DISABILITY groups and Labor MPs will address a disability advocacy rally in Newcastle on Friday, part of a pitch to stop the state government cutting advocacy funding as part of the transition to the NDIS.
The government says disability is now a federal issue with the NDIS, but groups including the Newcastle-based Disability Advocacy NSW fear major cuts to services if their state funding is lost.
The rally is at 10.30am at 408 King Street, Newcastle, in the lane outside of the Star Hotel. Disability Advocacy NSW has its office in the Hunter Workers building opposite.
Disability Advocacy NSW’s chief executive, Mark Grierson, said on Thursday that about 50 disability advocacy services, information providers and peak bodies would lose their NSW government funding in July.
Labor has promised to reinstate the funding should it win the March 2019 election.
Mr Grierson said that despite government claims to the contrary, the funding alternatives being promoted under the NDIS expressly forbid funding for “individual and systemic advocacy”.
Mr Grierson said individual advocacy included representing people with disability in a range of situations including discrimination, health care and the justice system.
An example of systemic advocacy was the work the organisation did in getting the state government to upgrade the Newcastle side of the Stockton ferry to make it wheelchair accessible.
Mr Grierson said his service received one-third of its annual funding of about $3 million a year from the state, and would have to cut services if the funding stopped.

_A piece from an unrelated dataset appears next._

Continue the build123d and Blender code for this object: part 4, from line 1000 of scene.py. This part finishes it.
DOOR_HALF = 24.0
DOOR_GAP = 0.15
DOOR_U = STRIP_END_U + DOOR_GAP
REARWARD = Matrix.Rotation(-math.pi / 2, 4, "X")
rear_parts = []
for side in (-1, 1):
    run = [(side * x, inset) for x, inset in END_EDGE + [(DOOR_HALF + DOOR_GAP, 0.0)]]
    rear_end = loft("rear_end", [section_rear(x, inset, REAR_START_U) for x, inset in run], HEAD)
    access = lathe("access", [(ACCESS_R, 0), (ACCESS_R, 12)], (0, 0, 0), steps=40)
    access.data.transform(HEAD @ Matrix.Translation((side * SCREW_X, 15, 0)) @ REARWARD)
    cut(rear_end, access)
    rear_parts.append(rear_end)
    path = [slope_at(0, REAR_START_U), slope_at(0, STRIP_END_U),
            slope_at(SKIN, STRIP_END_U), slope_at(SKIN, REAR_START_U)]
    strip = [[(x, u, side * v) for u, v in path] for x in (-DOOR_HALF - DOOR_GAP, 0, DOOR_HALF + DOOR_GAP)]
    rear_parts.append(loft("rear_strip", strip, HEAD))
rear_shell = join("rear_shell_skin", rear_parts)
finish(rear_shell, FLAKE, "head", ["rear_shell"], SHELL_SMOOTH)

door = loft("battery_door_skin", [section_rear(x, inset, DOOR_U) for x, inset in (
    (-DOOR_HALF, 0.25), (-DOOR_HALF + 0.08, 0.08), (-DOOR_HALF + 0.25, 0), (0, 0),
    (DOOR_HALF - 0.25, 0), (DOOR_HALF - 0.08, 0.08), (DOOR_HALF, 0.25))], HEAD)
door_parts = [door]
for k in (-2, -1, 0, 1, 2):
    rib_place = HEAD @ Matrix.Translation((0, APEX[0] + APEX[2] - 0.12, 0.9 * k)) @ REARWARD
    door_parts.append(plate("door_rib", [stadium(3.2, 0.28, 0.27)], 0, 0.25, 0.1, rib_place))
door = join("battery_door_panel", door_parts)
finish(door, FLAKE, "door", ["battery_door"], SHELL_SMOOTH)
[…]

He said some advocacy groups were entirely state funded.
Asked about advocacy funding, Disability Services Minister Ray Williams said: “We recognise that transition to the NDIS is a period of change for people with disability and disability service providers.

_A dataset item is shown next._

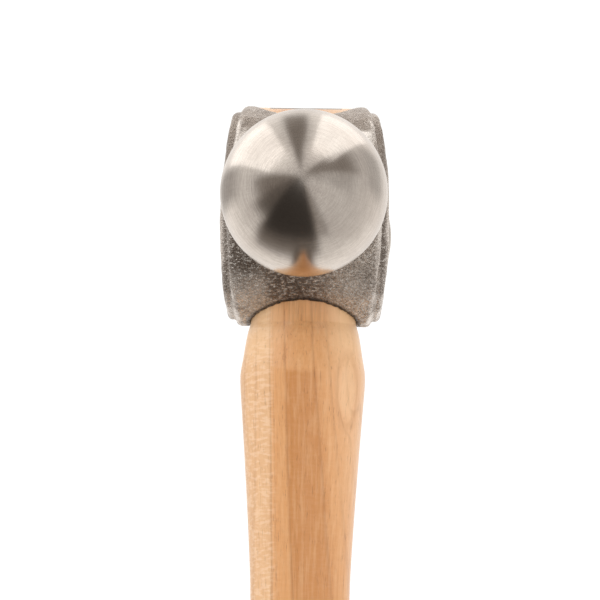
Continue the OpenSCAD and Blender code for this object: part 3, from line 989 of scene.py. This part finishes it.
# Studio round the head, in degrees. Each zone turns about an axis, given as yaw and rise: 0 is the
# head's own, 1 leans up and to the left. Azimuth runs round the axis from +X, angle from its front end.
# The count of azimuths breaks opposite WRAP, where no zone has an edge.
AXES = ((0, 0), (-4, 16))
WRAP = 140
ROOM = 0.72
ROOM_TINT = (1.0, 0.965, 0.935, 1)
ROOM_DARK = (1.0, 0.86, 0.76, 1)
BACKDROP = 1.1
ZONES = (
    # axis; azimuth low, high, soft; angle low, high, soft; brightness
    (0, -360, 360, 1, 78, 250, 40, 0.82),
    (0, -360, 360, 1, 116, 250, 50, 1.15),
    (1, 46, 82, 8, 24, 56, 24, 0.95),
    (1, 112, 162, 8, 20, 56, 24, 0.95),
    (1, 10, 48, 12, 96, 132, 20, 0.58),
    (0, 88, 106, 7, 66, 128, 24, 0.30),
    (1, 89, 106, 7, 14, 84, 20, 0.22),
    (1, -8, 41, 24, -10, 76, 30, 0.50),
    (1, 16, 43, 8, -30, 80, 30, 0.25),
    (1, 280, 302, 8, 10, 92, 16, 0.40),
    (1, 172, 288, 14, -30, 66, 20, 0.24),
    (1, 200, 288, 16, -30, 76, 16, 0.13),
    (1, 218, 287, 12, 80, 120, 28, 0.20),
    (1, 222, 287, 8, -30, 92, 18, 0.045),
    (0, 260, 279, 6, 92, 175, 14, 0.14),
    (0, 156, 184, 14, 104, 156, 26, 0.48),
)


def studio_angles(tree, yaw, rise):
    """Each ray's azimuth round an axis, counted from WRAP, and its angle off that axis, in degrees."""
    seen = node(tree, "TexCoord").outputs["Generated"]
    way = node(tree, "VectorMath", {0: seen}, operation="NORMALIZE").outputs[0]

    def along(direction):
        return node(tree, "VectorMath", {0: way, 1: direction}, operation="DOT_PRODUCT").outputs["Value"]

    yaw, rise, start = math.radians(yaw), math.radians(rise), math.radians(WRAP)
    axis = Vector((math.sin(yaw) * math.cos(rise), -math.cos(yaw) * math.cos(rise), math.sin(rise)))
    right = Vector((math.cos(yaw), math.sin(yaw), 0))
    up = axis.cross(right)
    first = right * math.cos(start) + up * math.sin(start)
    second = up * math.cos(start) - right * math.sin(start)
    azimuth = calc(tree, "ARCTAN2", along(second), along(first))
    off = calc(tree, "ARCCOSINE", along(axis))
    return calc(tree, "DEGREES", azimuth), calc(tree, "DEGREES", off)


def between(tree, value, low, high, soft):
    """1 from low to high and 0 outside, with soft ends."""
    rise = step(tree, value, low - soft / 2, low + soft / 2)
    return times(tree, rise, step(tree, value, high + soft / 2, high - soft / 2))


def make_world():
    world = bpy.data.worlds.new("studio")
    bpy.context.scene.world = world
    world.use_nodes = True
    tree = world.node_tree
    tree.nodes.clear()
    angles = [studio_angles(tree, *axis) for axis in AXES]
    glow = ROOM
    for axis, a0, a1, a_soft, t0, t1, t_soft, level in ZONES:
        azimuth, off = angles[axis]
        share = between(tree, azimuth, a0 - WRAP, a1 - WRAP, a_soft)
        share = times(tree, share, between(tree, off, t0, t1, t_soft))
        glow = add(tree, glow, times(tree, share, minus(tree, level, glow)))
    tint = blend(tree, step(tree, glow, 0.1, 0.6), ROOM_DARK, ROOM_TINT)
    room = node(tree, "VectorMath", {0: tint, "Scale": glow}, operation="SCALE").outputs[0]
    straight = node(tree, "LightPath").outputs["Is Camera Ray"]
    back = node(tree, "Background", {"Color": blend(tree, straight, room, grey(BACKDROP)), "Strength": 1.0})
    node(tree, "OutputWorld", {"Surface": back.outputs[0]})


def set_view():
    view = bpy.context.scene.view_settings
    view.view_transform = "Standard"
    view.look = "None"
    view.exposure = 0
    view.gamma = 1


build_hammer()
make_camera()
make_floor()
make_world()
make_lights()
set_view()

Mr Williams said the NDIS was providing $130 million a year under its Information, Linkages and Capacity-building program, while the state had provided $10.6 million a year for advocacy and information services during the NDIS transition phase.
Mr Grierson said it was the NDIS information program that expressly barred the use of its funds for individual or systemic advocacy. He said the $10.6 million in state funding was the money due to run out at the end of the financial year.

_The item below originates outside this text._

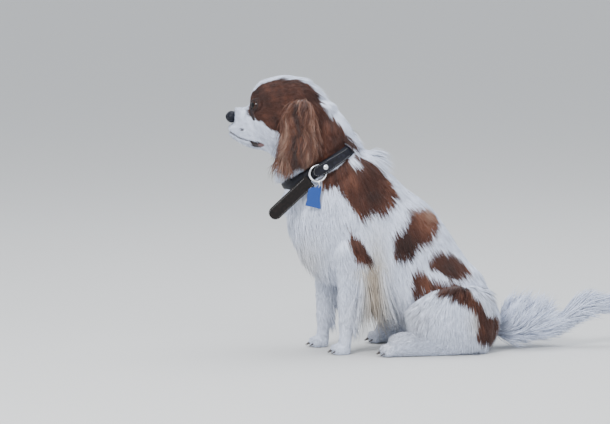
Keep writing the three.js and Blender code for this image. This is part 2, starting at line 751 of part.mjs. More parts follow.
// Long hair of the body and the tail
const neckForm = (grow) => solid(neckSections.body({ sides: 16, rings: 9, grow }));
const torsoForm = (grow) => solid(torsoSections.body({ sides: 18, rings: 18, grow }));
const chestLocks = coatLocks(torsoSections, {
  ...CHEST_LOCKS,
  seed: 31,
  aim: ({ out }) => ({
    lie: DOWN.clone().addScaledVector(out, 0.22),
    droop: point(0.16, 0, -1),
  }),
});
const withersLocks = coatLocks(torsoSections, {
  ...WITHERS_LOCKS,
  seed: 32,
  aim: ({ out }) => ({
    lie: point(1, 0, -0.3).addScaledVector(out, 0.3),
    droop: point(1, 0, -0.75),
  }),
});
const bellyLocks = coatLocks(torsoSections, {
  ...BELLY_LOCKS,
  seed: 33,
  aim: ({ out }) => ({
    lie: point(0.25, 0, -1).addScaledVector(out, 0.2),
    droop: point(0.2, 0, -1),
  }),
});
const tailAim = (rise) => ({ out, along }) => {
  const spread = out.clone().multiply(point(1, 0.45, 1)).multiplyScalar(rise);
  return {
    lie: along.clone().multiplyScalar(0.7).add(spread),
    droop: along.clone().addScaledVector(spread, 0.5),
  };
};
const tailPlume = [
  ...coatLocks(tailSections, { ...TAIL_PLUME, seed: 41, aim: tailAim(0.9) }),
  ...coatLocks(tailSections, { ...TAIL_TIP, seed: 50, aim: tailAim(0.4) }),
];

// The body's nodes, cut to meet with a little air
const aboveFloor = (made) => made.subtract(floorBlock);
const withLocks = (form, locks) => join([form, ...locks.map(solid)]);
const bothLegs = (form) => [form(-1, { grow: GAP }), form(1, { grow: GAP })];
const thighSpace = join(bothLegs(hindlegForm));
const legSpace = join([...bothLegs(forelegForm), thighSpace]);
const neck = largest(neckForm(0).subtract(headSpace).subtract(collarSpace));
const torsoWhole = withLocks(torsoForm(0), [...chestLocks, ...withersLocks, ...bellyLocks]);
const torso = largest(
  aboveFloor(torsoWhole.subtract(neckForm(GAP)).subtract(legSpace).subtract(collarSpace)),
);
const torsoSpace = torsoForm(GAP);
const foreleg = (side) => largest(aboveFloor(forelegForm(side)));
const hindleg = (side) => largest(aboveFloor(hindlegForm(side, { feathers: breechLocks })));
const tailWhole = withLocks(solid(tailSections.body({ sides: 12, rings: 14 })), tailPlume);
const tail = largest(aboveFloor(tailWhole.subtract(torsoSpace).subtract(thighSpace)));
const bodySpace = join([headSpace, neckForm(GAP)]);
const ear = (side) => {
  const flap = earSections.body({ sides: 14, rings: 12 });
  const placed = [flap, ...earFringe].map((one) =>
    solid(turnedHead(one.clone().scale(1, side, 1))),
  );
  return largest(join(placed).subtract(bodySpace).subtract(collarSpace));
};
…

He said he did not know why advocacy funding was being cut, especially as history showed that advocacy could save governments money by finding solutions for problems that might otherwise drag on and on.
Parliamentary secretary for the Hunter, Scot MacDonald, said front line services always had to be the funding priority.
“Advocacy is important but taxpayers want to know their taxes are being used to support people with disability as the primary objective,” Mr MacDonald said.
Newcastle MP Tim Crakanthorp said: “The Berejiklian government has viewed the NDIS as an excuse to wash its hands of all responsibility for people with disabilities.”
Port Stephens MP Kate Washington said: “It’s immoral to see the government spending $2.5 billion on stadiums in Sydney, while cutting funding to disability services.”